How can one hold as “dead” a language that is studied today by so many persons, and nourishes lofty and noble thoughts? Not forgetting that it is the language of the Holy See and that the liturgy in Latin attracts in ever increasing numbers the faithful, many of them young people.

ZENIT: In recent times, instead, it seemed that Latin was dying out: Seminarians did not study it any longer and it was not used in the liturgy. What is your Institute doing about this situation?

Father Spataro: In recent years, tentative beginnings have taken place within the Catholic Church in terms of renewed interest in the study of Latin. Among these are the birth of new religious communities and lay movements that have understood well how a most precious patrimony belongs to the Tradition, to the life itself of the Church, of liturgical, canonical, magisterial, theological expressions whose content is comprehensible only in its linguistic form, namely, Latin. Hence, our Institute wishes to teach a greater number of clerics and lay people to be able to appreciate this patrimony, so that every Church is able to have access to people who love the way in which truth, beauty and harmony are united in this language.

ZENIT: It seems that in many parts of the world there is a renewal of interest in Latin. Is this true?

Father Spataro: It is true! Some time ago, a distinguished German university professor told me that in Germany there are more than 800,000 students in high schools and university institutes who study Latin. In our Institute, for example, we receive students from China, sent by their Universities, because they feel the need to know European civilization and its cultural origins expressed in Latin.

ZENIT: What are the reasons for this renewed interest?

Father Spataro: Talking with professors and students from all over the world, I have come to believe that there is a desire to study Latin so as to access a world, a res publica litterarum, of a very high spiritual level. The present economic and financial crisis is no more serious than the ethical and the anthropological. Young people in so many parts of the world study works written in Latin, from Cicero to Cyprian to Erasmus of Rotterdam, and are tired and disappointed by “bad teachers” of the contemporary age, and want to acquire for themselves pure, true thought.
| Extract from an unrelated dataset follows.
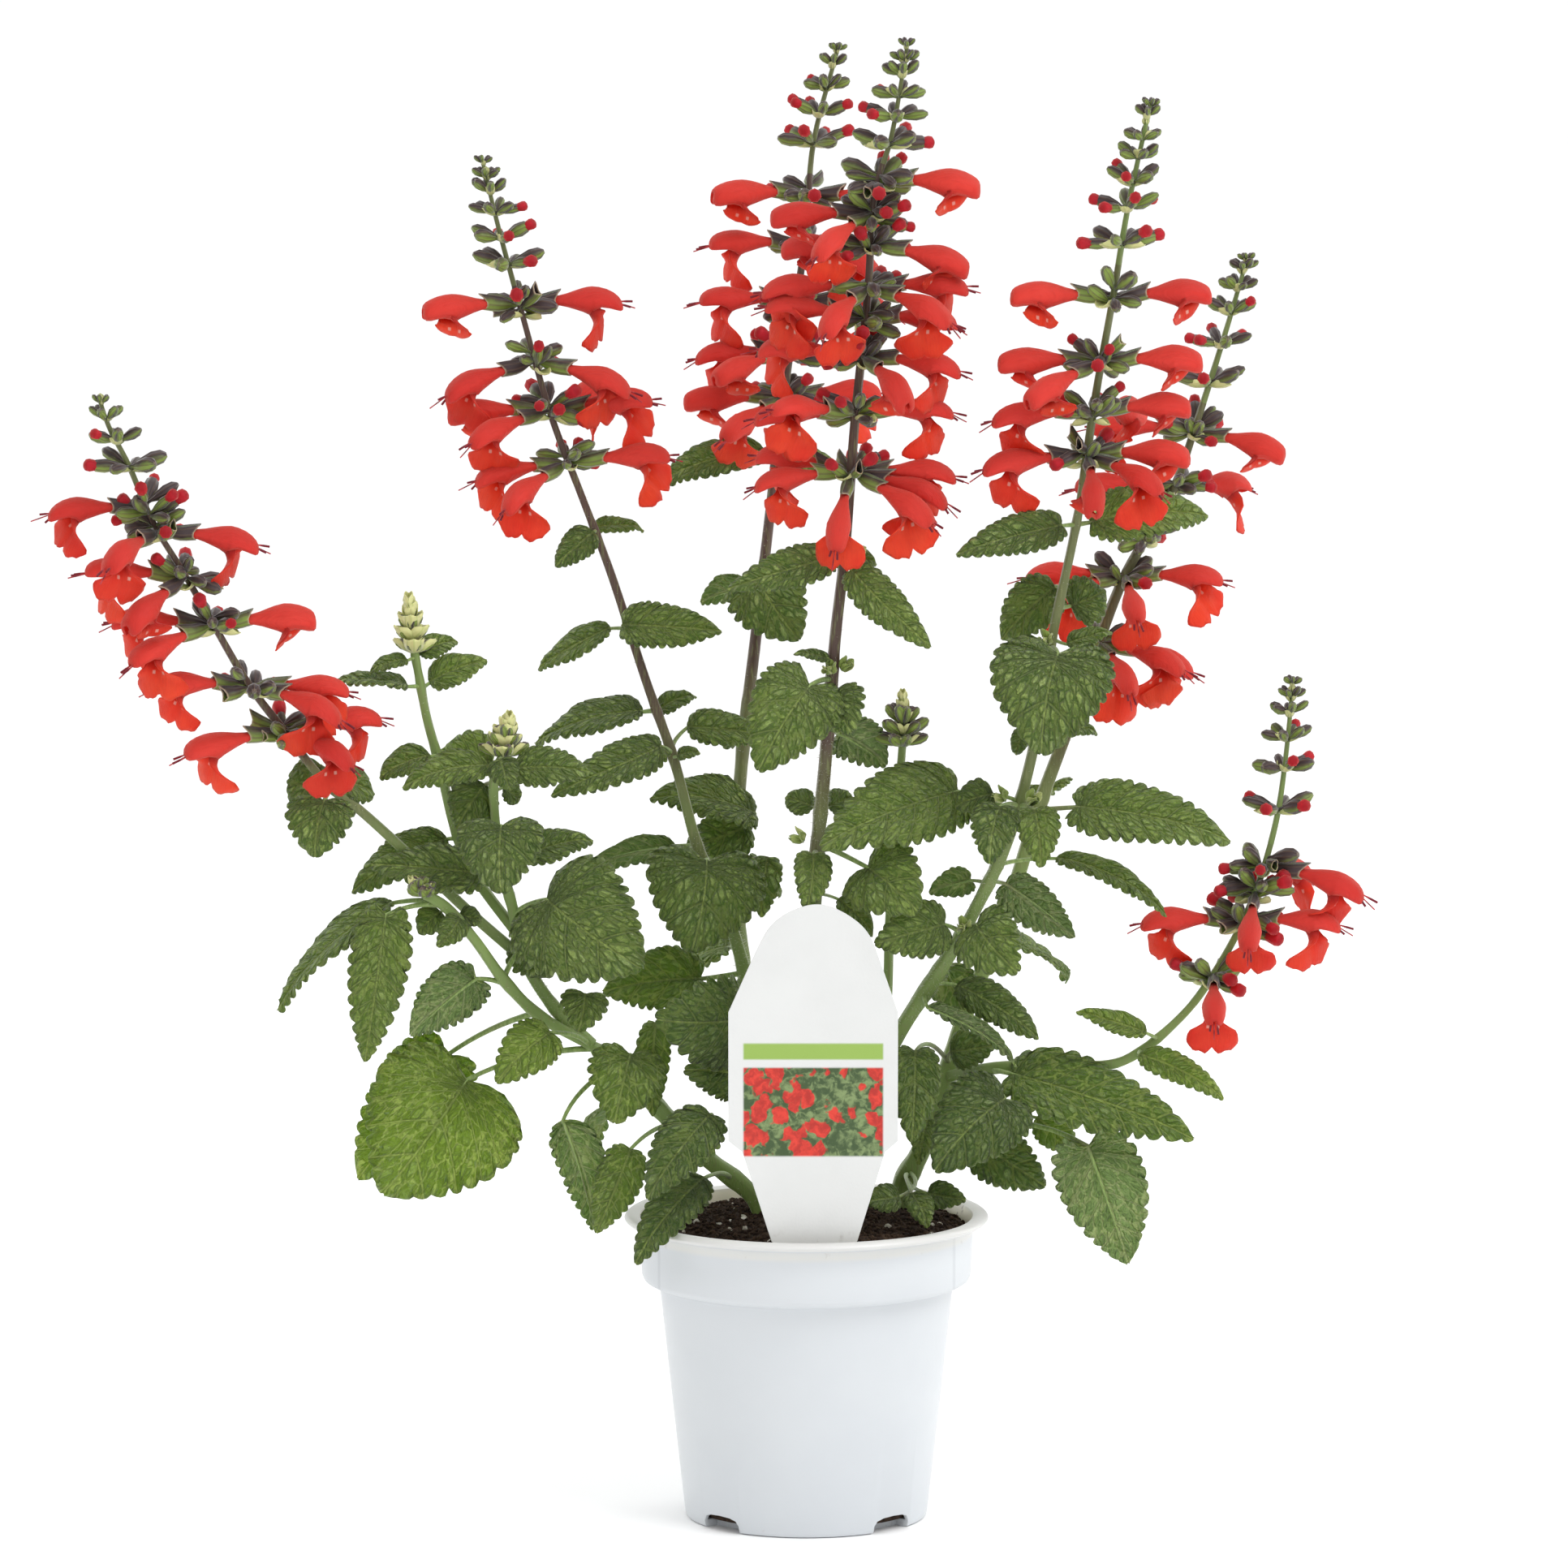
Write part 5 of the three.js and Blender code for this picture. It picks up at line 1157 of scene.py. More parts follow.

The study of Latin makes it possible to reacquire this “spiritual innocence.”

ZENIT: Even in Italian Middle Schools there is a return to the study of Latin.

Father Spataro: Latin is a very pleasing language to learn, with one condition: that the method is abandoned that morbidly reigns in schools, imposed by a German philology beginning in the 19th century. If taught, instead, with methods of the great humanists — for example, that which was practiced for centuries in the Jesuits’ schools, or the “nature-method” taught in 150 hours — a student, without excessive toil and especially without boredom, is already able to read the classics. There is need of a new generation of teachers that know this method and adopt it enthusiastically because it works miracles!

ZENIT: Are there examples of the success of this method?

Father Spataro: Certainly! An example is the Vivarum Novum Academy, an institution with which our Faculty has collaborated for some time and that operates in Rome. Young people from all over the world go there, for one or two years, to study Latin and Greek. They arrive without knowing a single word of the language of Caesar or Plato and after a few months they are able to speak fluently in Latin, acquiring at the end of the course a true knowledge of the humanistic civilization, that is, of the genuine values of man that come from the Veterum Sapientia.